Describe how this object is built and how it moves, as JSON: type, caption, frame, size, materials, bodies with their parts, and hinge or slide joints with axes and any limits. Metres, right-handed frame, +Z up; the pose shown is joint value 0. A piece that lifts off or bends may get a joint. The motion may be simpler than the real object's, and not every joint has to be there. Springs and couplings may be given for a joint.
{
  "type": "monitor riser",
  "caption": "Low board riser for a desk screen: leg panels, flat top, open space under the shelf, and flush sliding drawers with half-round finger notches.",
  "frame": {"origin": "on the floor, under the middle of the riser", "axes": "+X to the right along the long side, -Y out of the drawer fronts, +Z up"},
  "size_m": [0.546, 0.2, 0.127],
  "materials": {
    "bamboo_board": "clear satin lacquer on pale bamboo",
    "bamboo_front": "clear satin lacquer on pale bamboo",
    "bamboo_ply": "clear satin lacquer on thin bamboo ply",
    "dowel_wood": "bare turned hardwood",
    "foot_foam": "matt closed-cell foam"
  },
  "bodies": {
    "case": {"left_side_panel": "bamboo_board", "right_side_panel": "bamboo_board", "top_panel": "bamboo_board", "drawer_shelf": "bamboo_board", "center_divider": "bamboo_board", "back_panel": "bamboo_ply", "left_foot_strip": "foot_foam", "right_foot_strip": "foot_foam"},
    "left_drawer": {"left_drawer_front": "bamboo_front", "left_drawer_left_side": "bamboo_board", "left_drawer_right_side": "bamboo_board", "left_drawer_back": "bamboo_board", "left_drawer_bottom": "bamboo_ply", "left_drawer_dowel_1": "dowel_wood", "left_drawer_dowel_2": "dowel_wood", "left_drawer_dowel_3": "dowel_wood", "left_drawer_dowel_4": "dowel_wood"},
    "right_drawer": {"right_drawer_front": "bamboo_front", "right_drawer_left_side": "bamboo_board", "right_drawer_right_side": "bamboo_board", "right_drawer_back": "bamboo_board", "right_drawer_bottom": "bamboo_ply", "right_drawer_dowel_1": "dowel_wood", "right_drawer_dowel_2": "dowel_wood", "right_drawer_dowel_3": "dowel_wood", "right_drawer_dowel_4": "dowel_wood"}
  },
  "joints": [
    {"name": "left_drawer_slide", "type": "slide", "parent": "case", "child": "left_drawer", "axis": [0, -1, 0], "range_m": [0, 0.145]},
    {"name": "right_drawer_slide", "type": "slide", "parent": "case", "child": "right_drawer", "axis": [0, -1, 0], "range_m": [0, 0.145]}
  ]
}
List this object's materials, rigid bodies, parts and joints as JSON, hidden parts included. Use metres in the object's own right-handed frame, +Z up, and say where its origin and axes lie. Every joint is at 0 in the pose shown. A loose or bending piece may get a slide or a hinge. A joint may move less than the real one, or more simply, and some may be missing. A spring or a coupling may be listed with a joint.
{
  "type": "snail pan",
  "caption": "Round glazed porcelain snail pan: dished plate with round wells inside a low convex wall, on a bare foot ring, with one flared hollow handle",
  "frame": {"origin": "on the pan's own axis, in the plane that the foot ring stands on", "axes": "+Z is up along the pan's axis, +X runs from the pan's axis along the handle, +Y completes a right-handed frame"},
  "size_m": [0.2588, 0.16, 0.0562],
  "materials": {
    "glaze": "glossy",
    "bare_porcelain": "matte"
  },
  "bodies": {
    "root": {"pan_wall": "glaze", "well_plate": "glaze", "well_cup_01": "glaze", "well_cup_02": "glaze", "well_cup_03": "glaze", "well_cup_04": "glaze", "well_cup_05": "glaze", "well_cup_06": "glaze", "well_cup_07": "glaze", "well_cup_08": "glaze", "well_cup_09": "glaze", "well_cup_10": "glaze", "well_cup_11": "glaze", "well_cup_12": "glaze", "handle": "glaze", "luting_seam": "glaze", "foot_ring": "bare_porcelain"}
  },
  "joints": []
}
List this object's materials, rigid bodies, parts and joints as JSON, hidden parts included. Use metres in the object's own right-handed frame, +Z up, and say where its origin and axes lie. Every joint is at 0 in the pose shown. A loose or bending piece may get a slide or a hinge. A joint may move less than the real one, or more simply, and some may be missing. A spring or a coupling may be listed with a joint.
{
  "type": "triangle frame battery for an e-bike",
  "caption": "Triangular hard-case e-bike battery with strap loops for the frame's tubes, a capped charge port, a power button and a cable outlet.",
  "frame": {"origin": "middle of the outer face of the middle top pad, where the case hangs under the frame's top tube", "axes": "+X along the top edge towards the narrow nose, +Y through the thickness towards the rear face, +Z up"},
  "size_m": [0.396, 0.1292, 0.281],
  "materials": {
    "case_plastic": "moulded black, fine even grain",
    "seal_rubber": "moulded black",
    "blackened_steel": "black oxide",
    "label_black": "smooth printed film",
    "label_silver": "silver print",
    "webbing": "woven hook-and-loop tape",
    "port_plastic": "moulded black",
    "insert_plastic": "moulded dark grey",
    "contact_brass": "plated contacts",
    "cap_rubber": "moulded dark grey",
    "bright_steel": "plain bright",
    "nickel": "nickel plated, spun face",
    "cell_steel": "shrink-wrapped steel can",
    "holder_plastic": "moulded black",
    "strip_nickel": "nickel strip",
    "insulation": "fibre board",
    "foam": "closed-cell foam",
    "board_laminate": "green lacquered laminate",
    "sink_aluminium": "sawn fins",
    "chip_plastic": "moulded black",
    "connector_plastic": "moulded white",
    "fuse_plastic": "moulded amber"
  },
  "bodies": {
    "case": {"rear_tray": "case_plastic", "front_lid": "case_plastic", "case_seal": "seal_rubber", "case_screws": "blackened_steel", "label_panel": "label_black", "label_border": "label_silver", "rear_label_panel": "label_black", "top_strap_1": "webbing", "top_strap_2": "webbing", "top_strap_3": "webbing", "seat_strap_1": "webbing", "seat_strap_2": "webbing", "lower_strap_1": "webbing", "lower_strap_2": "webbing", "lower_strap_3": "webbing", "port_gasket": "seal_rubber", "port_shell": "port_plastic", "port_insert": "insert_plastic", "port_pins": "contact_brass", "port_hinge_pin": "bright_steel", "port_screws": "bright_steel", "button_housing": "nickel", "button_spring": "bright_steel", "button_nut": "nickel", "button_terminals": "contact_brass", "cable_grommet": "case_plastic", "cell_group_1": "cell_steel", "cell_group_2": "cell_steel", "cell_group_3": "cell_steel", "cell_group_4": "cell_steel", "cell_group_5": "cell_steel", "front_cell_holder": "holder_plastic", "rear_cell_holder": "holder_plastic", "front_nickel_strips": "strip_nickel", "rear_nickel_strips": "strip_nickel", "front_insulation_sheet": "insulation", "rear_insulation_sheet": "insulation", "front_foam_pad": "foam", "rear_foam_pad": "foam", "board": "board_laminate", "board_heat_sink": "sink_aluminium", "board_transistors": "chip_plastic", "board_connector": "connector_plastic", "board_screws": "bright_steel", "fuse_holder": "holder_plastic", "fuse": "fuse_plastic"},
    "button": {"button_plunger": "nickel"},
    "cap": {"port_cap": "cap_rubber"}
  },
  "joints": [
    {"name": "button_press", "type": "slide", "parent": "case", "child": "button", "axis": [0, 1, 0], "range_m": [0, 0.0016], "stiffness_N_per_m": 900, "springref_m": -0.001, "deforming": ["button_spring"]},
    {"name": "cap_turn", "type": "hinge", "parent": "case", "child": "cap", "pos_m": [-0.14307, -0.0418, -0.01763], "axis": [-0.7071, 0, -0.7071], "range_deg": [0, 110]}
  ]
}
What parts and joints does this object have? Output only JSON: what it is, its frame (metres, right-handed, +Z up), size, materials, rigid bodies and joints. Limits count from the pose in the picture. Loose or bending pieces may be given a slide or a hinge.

==============================

→ **Your objective**
Write out the entries in full, exactly as given.

→ **Solution to this task**
Describe how this object is built and how it moves, as JSON: type, caption, frame, size, materials, bodies with their parts, and hinge or slide joints with axes and any limits. Metres, right-handed frame, +Z up; the pose shown is joint value 0. A piece that lifts off or bends may get a joint. The motion may be simpler than the real object's, and not every joint has to be there. Springs and couplings may be given for a joint.
{
  "type": "monitor riser",
  "caption": "Low board riser for a desk screen: leg panels, flat top, open space under the shelf, and flush sliding drawers with half-round finger notches.",
  "frame": {"origin": "on the floor, under the middle of the riser", "axes": "+X to the right along the long side, -Y out of the drawer fronts, +Z up"},
  "size_m": [0.546, 0.2, 0.127],
  "materials": {
    "bamboo_board": "clear satin lacquer on pale bamboo",
    "bamboo_front": "clear satin lacquer on pale bamboo",
    "bamboo_ply": "clear satin lacquer on thin bamboo ply",
    "dowel_wood": "bare turned hardwood",
    "foot_foam": "matt closed-cell foam"
  },
  "bodies": {
    "case": {"left_side_panel": "bamboo_board", "right_side_panel": "bamboo_board", "top_panel": "bamboo_board", "drawer_shelf": "bamboo_board", "center_divider": "bamboo_board", "back_panel": "bamboo_ply", "left_foot_strip": "foot_foam", "right_foot_strip": "foot_foam"},
    "left_drawer": {"left_drawer_front": "bamboo_front", "left_drawer_left_side": "bamboo_board", "left_drawer_right_side": "bamboo_board", "left_drawer_back": "bamboo_board", "left_drawer_bottom": "bamboo_ply", "left_drawer_dowel_1": "dowel_wood", "left_drawer_dowel_2": "dowel_wood", "left_drawer_dowel_3": "dowel_wood", "left_drawer_dowel_4": "dowel_wood"},
    "right_drawer": {"right_drawer_front": "bamboo_front", "right_drawer_left_side": "bamboo_board", "right_drawer_right_side": "bamboo_board", "right_drawer_back": "bamboo_board", "right_drawer_bottom": "bamboo_ply", "right_drawer_dowel_1": "dowel_wood", "right_drawer_dowel_2": "dowel_wood", "right_drawer_dowel_3": "dowel_wood", "right_drawer_dowel_4": "dowel_wood"}
  },
  "joints": [
    {"name": "left_drawer_slide", "type": "slide", "parent": "case", "child": "left_drawer", "axis": [0, -1, 0], "range_m": [0, 0.145]},
    {"name": "right_drawer_slide", "type": "slide", "parent": "case", "child": "right_drawer", "axis": [0, -1, 0], "range_m": [0, 0.145]}
  ]
}
List this object's materials, rigid bodies, parts and joints as JSON, hidden parts included. Use metres in the object's own right-handed frame, +Z up, and say where its origin and axes lie. Every joint is at 0 in the pose shown. A loose or bending piece may get a slide or a hinge. A joint may move less than the real one, or more simply, and some may be missing. A spring or a coupling may be listed with a joint.
{
  "type": "snail pan",
  "caption": "Round glazed porcelain snail pan: dished plate with round wells inside a low convex wall, on a bare foot ring, with one flared hollow handle",
  "frame": {"origin": "on the pan's own axis, in the plane that the foot ring stands on", "axes": "+Z is up along the pan's axis, +X runs from the pan's axis along the handle, +Y completes a right-handed frame"},
  "size_m": [0.2588, 0.16, 0.0562],
  "materials": {
    "glaze": "glossy",
    "bare_porcelain": "matte"
  },
  "bodies": {
    "root": {"pan_wall": "glaze", "well_plate": "glaze", "well_cup_01": "glaze", "well_cup_02": "glaze", "well_cup_03": "glaze", "well_cup_04": "glaze", "well_cup_05": "glaze", "well_cup_06": "glaze", "well_cup_07": "glaze", "well_cup_08": "glaze", "well_cup_09": "glaze", "well_cup_10": "glaze", "well_cup_11": "glaze", "well_cup_12": "glaze", "handle": "glaze", "luting_seam": "glaze", "foot_ring": "bare_porcelain"}
  },
  "joints": []
}
List this object's materials, rigid bodies, parts and joints as JSON, hidden parts included. Use metres in the object's own right-handed frame, +Z up, and say where its origin and axes lie. Every joint is at 0 in the pose shown. A loose or bending piece may get a slide or a hinge. A joint may move less than the real one, or more simply, and some may be missing. A spring or a coupling may be listed with a joint.
{
  "type": "triangle frame battery for an e-bike",
  "caption": "Triangular hard-case e-bike battery with strap loops for the frame's tubes, a capped charge port, a power button and a cable outlet.",
  "frame": {"origin": "middle of the outer face of the middle top pad, where the case hangs under the frame's top tube", "axes": "+X along the top edge towards the narrow nose, +Y through the thickness towards the rear face, +Z up"},
  "size_m": [0.396, 0.1292, 0.281],
  "materials": {
    "case_plastic": "moulded black, fine even grain",
    "seal_rubber": "moulded black",
    "blackened_steel": "black oxide",
    "label_black": "smooth printed film",
    "label_silver": "silver print",
    "webbing": "woven hook-and-loop tape",
    "port_plastic": "moulded black",
    "insert_plastic": "moulded dark grey",
    "contact_brass": "plated contacts",
    "cap_rubber": "moulded dark grey",
    "bright_steel": "plain bright",
    "nickel": "nickel plated, spun face",
    "cell_steel": "shrink-wrapped steel can",
    "holder_plastic": "moulded black",
    "strip_nickel": "nickel strip",
    "insulation": "fibre board",
    "foam": "closed-cell foam",
    "board_laminate": "green lacquered laminate",
    "sink_aluminium": "sawn fins",
    "chip_plastic": "moulded black",
    "connector_plastic": "moulded white",
    "fuse_plastic": "moulded amber"
  },
  "bodies": {
    "case": {"rear_tray": "case_plastic", "front_lid": "case_plastic", "case_seal": "seal_rubber", "case_screws": "blackened_steel", "label_panel": "label_black", "label_border": "label_silver", "rear_label_panel": "label_black", "top_strap_1": "webbing", "top_strap_2": "webbing", "top_strap_3": "webbing", "seat_strap_1": "webbing", "seat_strap_2": "webbing", "lower_strap_1": "webbing", "lower_strap_2": "webbing", "lower_strap_3": "webbing", "port_gasket": "seal_rubber", "port_shell": "port_plastic", "port_insert": "insert_plastic", "port_pins": "contact_brass", "port_hinge_pin": "bright_steel", "port_screws": "bright_steel", "button_housing": "nickel", "button_spring": "bright_steel", "button_nut": "nickel", "button_terminals": "contact_brass", "cable_grommet": "case_plastic", "cell_group_1": "cell_steel", "cell_group_2": "cell_steel", "cell_group_3": "cell_steel", "cell_group_4": "cell_steel", "cell_group_5": "cell_steel", "front_cell_holder": "holder_plastic", "rear_cell_holder": "holder_plastic", "front_nickel_strips": "strip_nickel", "rear_nickel_strips": "strip_nickel", "front_insulation_sheet": "insulation", "rear_insulation_sheet": "insulation", "front_foam_pad": "foam", "rear_foam_pad": "foam", "board": "board_laminate", "board_heat_sink": "sink_aluminium", "board_transistors": "chip_plastic", "board_connector": "connector_plastic", "board_screws": "bright_steel", "fuse_holder": "holder_plastic", "fuse": "fuse_plastic"},
    "button": {"button_plunger": "nickel"},
    "cap": {"port_cap": "cap_rubber"}
  },
  "joints": [
    {"name": "button_press", "type": "slide", "parent": "case", "child": "button", "axis": [0, 1, 0], "range_m": [0, 0.0016], "stiffness_N_per_m": 900, "springref_m": -0.001, "deforming": ["button_spring"]},
    {"name": "cap_turn", "type": "hinge", "parent": "case", "child": "cap", "pos_m": [-0.14307, -0.0418, -0.01763], "axis": [-0.7071, 0, -0.7071], "range_deg": [0, 110]}
  ]
}
What parts and joints does this object have? Output only JSON: what it is, its frame (metres, right-handed, +Z up), size, materials, rigid bodies and joints. Limits count from the pose in the picture. Loose or bending pieces may be given a slide or a hinge.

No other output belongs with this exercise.